(Exercise)
Show every line that has the string "shown" in it.
----------------
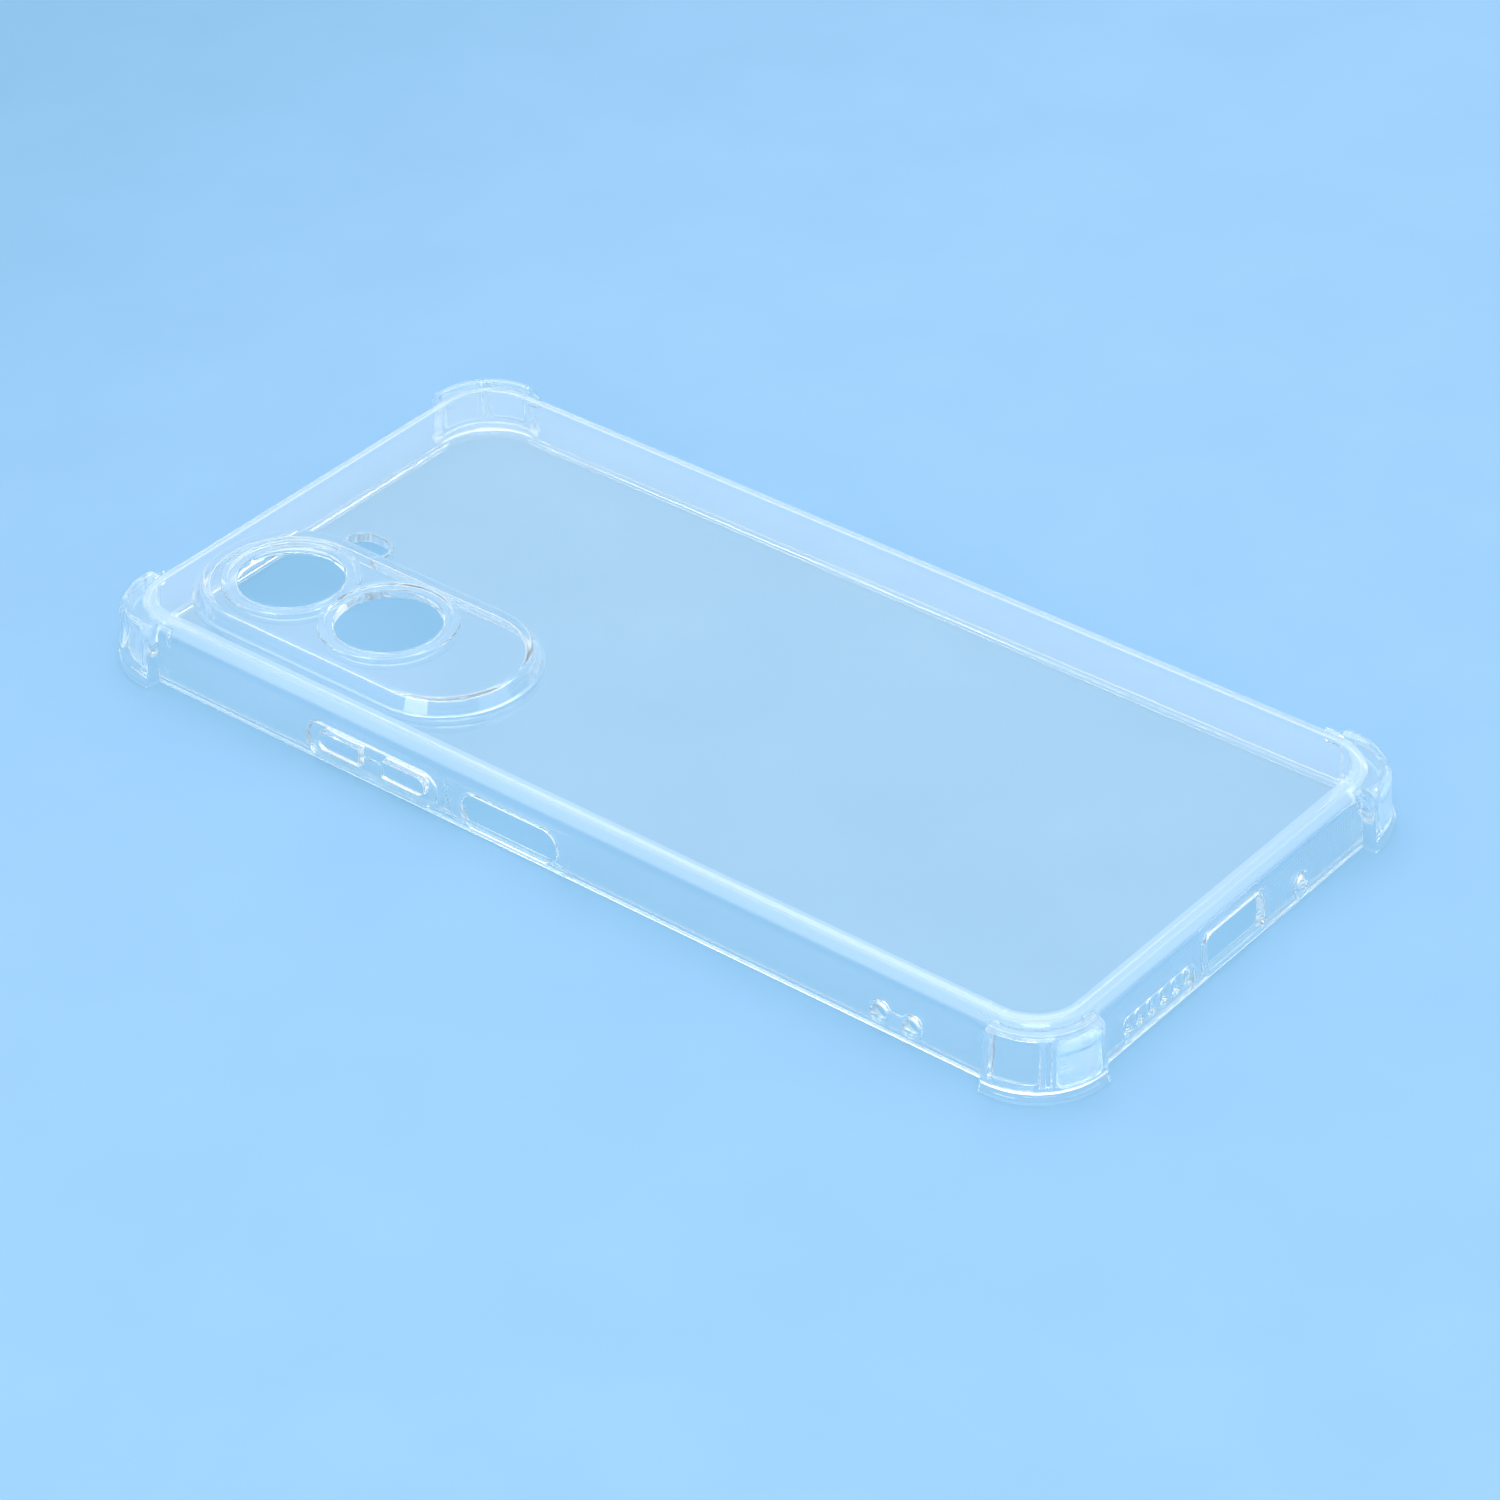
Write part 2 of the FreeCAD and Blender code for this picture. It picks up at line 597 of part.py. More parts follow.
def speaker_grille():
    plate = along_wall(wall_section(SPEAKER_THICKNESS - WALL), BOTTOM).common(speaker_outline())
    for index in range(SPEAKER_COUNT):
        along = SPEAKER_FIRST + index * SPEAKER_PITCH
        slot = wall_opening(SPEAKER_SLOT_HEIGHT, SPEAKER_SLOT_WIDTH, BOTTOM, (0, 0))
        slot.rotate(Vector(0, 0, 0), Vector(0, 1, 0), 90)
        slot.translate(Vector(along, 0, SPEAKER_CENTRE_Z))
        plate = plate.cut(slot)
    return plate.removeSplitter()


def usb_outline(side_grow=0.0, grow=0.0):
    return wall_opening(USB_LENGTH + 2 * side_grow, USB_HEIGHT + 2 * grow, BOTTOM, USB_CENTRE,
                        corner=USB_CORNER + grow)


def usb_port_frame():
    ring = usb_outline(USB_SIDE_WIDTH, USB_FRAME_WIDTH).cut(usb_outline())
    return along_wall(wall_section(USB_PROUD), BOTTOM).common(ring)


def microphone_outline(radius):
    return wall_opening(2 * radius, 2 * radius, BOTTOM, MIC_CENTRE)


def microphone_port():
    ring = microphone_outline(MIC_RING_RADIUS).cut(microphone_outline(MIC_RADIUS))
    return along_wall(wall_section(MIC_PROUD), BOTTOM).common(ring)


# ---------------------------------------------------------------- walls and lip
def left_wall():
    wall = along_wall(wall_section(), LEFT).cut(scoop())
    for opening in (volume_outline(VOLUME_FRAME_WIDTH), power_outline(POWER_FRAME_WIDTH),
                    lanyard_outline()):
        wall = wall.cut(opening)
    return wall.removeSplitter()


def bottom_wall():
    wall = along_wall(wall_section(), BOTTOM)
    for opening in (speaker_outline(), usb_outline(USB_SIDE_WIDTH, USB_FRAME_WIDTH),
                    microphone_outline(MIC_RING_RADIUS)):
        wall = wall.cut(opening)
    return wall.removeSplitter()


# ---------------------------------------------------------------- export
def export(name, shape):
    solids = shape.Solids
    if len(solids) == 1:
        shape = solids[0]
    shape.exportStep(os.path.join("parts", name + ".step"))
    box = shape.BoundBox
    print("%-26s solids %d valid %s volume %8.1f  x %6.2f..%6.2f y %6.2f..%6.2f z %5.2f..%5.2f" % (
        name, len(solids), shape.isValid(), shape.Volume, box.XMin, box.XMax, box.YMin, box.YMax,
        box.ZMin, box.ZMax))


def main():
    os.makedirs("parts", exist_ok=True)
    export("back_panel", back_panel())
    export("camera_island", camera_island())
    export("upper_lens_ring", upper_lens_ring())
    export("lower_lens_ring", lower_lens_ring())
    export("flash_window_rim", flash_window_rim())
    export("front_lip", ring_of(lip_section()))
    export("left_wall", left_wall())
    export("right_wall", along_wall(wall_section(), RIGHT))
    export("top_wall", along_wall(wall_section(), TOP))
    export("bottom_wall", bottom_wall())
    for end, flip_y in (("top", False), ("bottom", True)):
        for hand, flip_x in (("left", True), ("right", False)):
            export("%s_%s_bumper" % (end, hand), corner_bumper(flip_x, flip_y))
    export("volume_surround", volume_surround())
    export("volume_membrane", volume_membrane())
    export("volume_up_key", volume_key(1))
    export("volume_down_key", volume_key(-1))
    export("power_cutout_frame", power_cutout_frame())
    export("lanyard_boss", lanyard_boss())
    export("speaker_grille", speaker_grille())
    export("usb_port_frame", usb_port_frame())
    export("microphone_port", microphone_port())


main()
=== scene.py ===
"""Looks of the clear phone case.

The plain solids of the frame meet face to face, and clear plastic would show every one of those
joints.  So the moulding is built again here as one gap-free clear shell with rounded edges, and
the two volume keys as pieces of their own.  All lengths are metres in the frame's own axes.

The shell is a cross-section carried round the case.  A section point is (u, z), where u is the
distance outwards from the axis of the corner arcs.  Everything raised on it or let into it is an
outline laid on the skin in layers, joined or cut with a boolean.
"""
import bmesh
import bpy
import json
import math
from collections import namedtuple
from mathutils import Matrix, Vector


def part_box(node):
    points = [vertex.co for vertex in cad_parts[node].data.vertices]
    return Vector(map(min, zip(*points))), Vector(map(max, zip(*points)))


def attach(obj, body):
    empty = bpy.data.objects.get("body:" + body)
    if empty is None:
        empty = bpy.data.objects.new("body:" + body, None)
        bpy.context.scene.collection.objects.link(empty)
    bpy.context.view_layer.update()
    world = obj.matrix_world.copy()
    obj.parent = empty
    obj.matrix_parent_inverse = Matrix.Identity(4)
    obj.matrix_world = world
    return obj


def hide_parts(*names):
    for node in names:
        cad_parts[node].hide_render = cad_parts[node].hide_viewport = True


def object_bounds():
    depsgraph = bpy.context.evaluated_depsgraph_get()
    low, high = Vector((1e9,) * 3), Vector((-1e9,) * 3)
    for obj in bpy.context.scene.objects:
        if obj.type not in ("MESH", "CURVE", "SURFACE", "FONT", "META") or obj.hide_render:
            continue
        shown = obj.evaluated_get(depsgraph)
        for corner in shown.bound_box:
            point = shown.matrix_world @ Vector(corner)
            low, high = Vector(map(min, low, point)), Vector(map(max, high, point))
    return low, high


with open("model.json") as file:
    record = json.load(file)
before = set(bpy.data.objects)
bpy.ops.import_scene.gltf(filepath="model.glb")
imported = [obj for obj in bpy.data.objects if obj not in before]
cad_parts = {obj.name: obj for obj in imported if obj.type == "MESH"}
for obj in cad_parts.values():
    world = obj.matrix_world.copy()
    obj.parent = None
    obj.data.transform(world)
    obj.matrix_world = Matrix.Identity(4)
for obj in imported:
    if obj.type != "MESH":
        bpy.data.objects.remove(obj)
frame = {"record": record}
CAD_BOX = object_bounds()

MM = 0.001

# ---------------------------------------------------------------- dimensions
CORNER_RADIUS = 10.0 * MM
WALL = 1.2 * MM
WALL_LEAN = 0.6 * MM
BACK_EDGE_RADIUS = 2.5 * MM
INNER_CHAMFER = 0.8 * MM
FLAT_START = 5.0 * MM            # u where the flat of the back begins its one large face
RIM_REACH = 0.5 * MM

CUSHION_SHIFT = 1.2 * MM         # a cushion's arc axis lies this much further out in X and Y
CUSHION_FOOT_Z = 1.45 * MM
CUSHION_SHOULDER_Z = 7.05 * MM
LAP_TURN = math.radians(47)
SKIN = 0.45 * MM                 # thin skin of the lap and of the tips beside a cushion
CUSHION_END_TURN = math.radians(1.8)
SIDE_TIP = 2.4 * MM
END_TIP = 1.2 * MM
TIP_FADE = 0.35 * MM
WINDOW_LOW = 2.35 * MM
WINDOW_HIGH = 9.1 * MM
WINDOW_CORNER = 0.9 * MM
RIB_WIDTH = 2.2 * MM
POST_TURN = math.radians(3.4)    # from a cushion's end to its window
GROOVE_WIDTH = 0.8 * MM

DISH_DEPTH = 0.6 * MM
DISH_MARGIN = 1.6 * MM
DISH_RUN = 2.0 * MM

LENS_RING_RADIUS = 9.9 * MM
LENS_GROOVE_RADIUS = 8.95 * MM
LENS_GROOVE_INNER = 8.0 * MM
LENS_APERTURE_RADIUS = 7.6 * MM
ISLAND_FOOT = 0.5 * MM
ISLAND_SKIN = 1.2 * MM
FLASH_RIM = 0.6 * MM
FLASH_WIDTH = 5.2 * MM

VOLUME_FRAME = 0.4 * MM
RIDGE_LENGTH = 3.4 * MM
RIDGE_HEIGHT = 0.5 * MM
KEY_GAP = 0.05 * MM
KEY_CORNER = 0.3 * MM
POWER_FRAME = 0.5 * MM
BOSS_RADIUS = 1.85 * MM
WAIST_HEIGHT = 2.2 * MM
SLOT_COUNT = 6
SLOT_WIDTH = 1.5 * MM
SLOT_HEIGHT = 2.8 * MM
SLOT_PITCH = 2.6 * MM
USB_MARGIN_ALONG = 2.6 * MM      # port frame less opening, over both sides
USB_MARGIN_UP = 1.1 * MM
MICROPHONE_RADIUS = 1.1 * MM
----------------
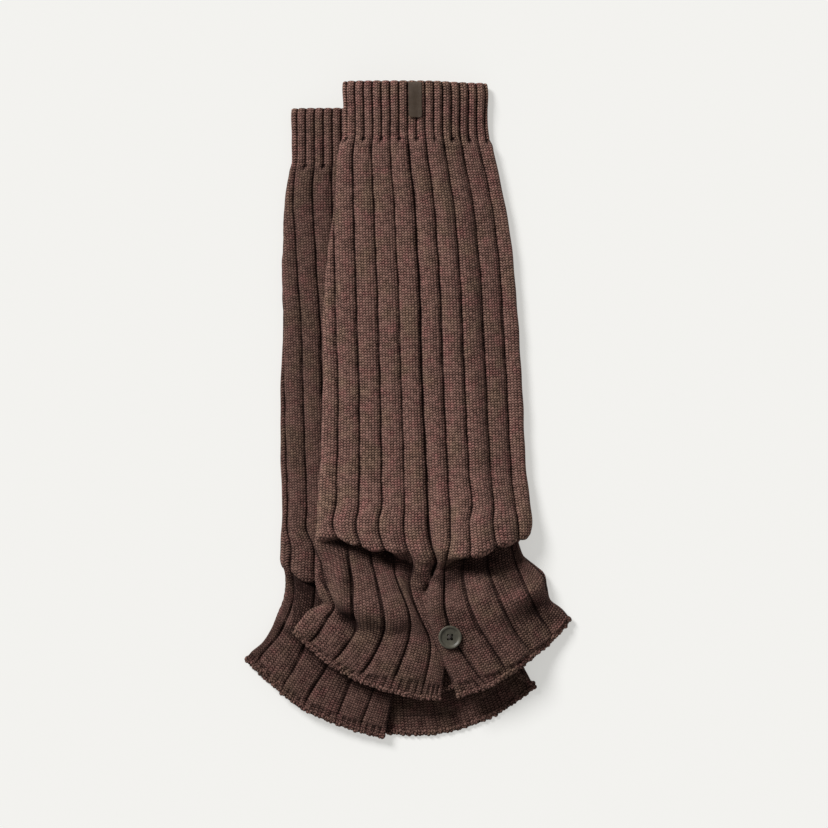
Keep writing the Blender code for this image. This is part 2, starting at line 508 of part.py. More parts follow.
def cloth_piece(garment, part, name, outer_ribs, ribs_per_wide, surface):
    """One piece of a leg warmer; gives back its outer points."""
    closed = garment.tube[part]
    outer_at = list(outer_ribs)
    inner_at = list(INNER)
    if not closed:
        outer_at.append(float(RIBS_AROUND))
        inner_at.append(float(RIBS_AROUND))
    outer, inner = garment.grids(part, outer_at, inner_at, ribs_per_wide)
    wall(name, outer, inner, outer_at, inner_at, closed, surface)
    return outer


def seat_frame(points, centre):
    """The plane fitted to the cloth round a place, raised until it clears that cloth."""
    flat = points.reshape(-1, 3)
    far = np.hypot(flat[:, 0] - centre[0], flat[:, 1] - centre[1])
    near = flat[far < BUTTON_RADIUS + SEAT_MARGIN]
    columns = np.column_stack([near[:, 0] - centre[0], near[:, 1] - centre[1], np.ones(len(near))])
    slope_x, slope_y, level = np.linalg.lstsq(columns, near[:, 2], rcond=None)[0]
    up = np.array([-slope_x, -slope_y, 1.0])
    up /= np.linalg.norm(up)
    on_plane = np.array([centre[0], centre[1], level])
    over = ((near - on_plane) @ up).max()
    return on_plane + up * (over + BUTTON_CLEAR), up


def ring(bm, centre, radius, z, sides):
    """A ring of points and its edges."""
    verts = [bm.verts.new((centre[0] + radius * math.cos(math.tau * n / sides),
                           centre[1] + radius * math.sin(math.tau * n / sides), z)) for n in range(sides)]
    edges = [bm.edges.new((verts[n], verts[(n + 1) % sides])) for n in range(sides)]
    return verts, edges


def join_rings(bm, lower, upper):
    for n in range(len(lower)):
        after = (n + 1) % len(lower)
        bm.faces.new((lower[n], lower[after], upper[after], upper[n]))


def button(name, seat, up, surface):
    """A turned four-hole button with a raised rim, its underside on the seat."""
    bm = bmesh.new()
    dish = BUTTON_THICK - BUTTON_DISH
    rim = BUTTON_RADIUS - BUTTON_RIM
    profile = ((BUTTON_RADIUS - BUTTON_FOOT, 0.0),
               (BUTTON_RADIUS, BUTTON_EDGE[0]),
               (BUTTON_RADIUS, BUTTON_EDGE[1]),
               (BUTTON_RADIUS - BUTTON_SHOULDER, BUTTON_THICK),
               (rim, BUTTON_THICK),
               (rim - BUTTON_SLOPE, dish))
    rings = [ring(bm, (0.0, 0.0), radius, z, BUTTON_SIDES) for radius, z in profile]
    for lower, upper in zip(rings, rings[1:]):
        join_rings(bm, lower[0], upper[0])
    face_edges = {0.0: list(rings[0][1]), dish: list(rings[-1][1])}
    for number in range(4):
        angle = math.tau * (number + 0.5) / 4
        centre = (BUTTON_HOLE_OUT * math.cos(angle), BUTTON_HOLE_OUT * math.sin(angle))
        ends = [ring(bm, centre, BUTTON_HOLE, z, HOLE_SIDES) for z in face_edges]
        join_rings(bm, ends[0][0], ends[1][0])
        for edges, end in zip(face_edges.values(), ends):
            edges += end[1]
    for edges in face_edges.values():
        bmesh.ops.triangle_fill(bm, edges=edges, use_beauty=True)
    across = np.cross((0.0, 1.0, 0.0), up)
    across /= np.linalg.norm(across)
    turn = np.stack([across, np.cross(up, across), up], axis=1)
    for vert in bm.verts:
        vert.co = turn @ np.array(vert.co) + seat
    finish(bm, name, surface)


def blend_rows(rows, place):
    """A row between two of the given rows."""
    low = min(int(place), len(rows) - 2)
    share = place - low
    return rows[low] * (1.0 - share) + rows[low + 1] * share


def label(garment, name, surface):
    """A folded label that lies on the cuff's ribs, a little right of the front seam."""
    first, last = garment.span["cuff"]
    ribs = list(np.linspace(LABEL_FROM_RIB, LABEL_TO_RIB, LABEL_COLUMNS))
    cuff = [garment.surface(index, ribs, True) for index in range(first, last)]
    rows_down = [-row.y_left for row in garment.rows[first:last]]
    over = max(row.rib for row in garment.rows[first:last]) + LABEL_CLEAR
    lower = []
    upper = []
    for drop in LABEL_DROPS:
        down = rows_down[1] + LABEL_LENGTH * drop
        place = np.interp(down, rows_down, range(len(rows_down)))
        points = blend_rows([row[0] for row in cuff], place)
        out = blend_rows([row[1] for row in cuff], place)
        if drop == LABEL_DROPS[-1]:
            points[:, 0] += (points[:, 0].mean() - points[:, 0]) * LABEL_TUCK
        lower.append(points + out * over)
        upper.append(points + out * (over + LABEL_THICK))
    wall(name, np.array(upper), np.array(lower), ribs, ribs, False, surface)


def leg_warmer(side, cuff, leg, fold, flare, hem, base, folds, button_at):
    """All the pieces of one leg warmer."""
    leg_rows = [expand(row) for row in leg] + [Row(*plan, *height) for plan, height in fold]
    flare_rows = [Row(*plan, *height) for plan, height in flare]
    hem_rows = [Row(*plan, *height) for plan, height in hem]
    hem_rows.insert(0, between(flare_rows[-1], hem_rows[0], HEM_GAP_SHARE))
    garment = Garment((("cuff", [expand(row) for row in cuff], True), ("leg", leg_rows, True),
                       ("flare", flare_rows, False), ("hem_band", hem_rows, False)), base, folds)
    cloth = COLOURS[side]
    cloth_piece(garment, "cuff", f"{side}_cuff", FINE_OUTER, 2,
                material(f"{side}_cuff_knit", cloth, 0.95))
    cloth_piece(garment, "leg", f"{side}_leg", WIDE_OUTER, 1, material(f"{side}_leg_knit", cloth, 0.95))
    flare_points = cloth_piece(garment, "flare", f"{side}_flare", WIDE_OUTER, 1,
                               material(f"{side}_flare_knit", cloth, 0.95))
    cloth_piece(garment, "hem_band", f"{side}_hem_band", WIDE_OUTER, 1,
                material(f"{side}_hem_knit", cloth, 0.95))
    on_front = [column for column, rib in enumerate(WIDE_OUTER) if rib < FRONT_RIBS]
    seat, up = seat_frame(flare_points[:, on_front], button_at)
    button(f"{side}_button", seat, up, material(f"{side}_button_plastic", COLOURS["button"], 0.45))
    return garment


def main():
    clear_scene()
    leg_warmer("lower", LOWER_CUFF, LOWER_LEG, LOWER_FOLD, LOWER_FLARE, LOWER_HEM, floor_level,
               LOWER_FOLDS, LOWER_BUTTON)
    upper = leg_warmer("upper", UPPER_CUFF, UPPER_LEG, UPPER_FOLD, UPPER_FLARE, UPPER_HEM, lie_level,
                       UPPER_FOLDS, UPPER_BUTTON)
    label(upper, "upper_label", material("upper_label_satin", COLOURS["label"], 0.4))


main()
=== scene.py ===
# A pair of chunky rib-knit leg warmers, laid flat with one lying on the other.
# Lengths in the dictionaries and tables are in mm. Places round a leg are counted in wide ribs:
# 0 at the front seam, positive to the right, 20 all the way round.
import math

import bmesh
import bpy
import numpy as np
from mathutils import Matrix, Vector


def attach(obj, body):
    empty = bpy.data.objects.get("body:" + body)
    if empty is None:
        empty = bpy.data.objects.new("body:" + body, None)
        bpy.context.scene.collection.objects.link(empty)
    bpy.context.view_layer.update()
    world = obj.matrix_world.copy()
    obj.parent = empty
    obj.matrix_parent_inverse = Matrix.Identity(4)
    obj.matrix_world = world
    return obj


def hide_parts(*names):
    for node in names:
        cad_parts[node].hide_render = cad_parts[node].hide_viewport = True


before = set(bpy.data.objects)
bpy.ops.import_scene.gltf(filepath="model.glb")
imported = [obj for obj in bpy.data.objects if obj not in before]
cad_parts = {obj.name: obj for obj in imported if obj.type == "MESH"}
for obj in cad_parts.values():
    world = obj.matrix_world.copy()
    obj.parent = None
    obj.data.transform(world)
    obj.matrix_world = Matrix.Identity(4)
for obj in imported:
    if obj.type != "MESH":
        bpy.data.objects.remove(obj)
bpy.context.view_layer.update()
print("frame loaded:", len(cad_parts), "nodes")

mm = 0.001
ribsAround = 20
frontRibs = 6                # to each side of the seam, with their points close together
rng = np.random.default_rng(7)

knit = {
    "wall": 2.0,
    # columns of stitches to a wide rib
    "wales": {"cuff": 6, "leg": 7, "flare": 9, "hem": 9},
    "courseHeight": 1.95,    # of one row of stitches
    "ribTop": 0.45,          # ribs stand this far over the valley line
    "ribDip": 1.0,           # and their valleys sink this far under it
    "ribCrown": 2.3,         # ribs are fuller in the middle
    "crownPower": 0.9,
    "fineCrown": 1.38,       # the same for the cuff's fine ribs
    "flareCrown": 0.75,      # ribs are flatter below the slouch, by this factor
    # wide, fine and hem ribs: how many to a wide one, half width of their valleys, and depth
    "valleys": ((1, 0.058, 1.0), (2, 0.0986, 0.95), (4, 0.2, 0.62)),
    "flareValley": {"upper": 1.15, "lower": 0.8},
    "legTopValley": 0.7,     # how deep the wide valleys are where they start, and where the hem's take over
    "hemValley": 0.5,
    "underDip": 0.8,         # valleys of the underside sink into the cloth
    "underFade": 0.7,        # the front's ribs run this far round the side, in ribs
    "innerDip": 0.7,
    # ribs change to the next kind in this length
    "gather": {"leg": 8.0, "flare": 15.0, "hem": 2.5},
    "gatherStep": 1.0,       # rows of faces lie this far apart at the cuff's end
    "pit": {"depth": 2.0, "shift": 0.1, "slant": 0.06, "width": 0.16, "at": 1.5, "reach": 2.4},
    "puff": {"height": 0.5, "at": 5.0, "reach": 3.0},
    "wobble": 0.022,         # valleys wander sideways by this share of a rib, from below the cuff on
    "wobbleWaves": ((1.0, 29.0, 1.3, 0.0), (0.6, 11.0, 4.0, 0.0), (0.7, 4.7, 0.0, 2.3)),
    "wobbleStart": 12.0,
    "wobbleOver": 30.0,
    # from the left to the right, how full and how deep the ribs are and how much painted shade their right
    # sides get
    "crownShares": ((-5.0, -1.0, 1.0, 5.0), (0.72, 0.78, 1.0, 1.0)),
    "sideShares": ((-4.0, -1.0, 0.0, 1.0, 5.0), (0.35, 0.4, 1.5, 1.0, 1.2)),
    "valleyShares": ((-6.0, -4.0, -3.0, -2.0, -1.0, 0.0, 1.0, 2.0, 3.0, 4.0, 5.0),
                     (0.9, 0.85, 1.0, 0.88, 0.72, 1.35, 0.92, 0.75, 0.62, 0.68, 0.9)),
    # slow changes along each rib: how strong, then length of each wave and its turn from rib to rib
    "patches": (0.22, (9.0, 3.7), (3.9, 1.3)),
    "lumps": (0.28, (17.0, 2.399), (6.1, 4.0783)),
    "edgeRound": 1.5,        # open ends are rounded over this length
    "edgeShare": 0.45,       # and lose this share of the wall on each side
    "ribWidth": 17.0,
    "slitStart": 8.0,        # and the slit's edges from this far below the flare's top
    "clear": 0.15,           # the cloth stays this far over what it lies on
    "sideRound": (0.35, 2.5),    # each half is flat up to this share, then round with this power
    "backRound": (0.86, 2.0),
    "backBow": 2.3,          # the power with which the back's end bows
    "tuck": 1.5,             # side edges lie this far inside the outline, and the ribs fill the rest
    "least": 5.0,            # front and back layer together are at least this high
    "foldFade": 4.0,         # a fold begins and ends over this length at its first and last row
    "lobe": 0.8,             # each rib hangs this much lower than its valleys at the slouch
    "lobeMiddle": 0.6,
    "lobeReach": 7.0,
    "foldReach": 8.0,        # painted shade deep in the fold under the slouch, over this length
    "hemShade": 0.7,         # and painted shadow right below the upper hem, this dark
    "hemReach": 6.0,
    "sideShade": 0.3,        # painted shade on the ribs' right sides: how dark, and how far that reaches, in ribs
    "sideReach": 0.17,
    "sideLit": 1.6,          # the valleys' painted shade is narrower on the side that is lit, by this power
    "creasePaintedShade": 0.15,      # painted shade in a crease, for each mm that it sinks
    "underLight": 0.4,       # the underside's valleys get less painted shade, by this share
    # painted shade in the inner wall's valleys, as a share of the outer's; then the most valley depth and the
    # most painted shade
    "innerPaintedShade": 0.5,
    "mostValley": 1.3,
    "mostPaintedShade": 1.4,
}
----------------
(Final result)
        shown = obj.evaluated_get(depsgraph)
        for corner in shown.bound_box:
            point = shown.matrix_world @ Vector(corner)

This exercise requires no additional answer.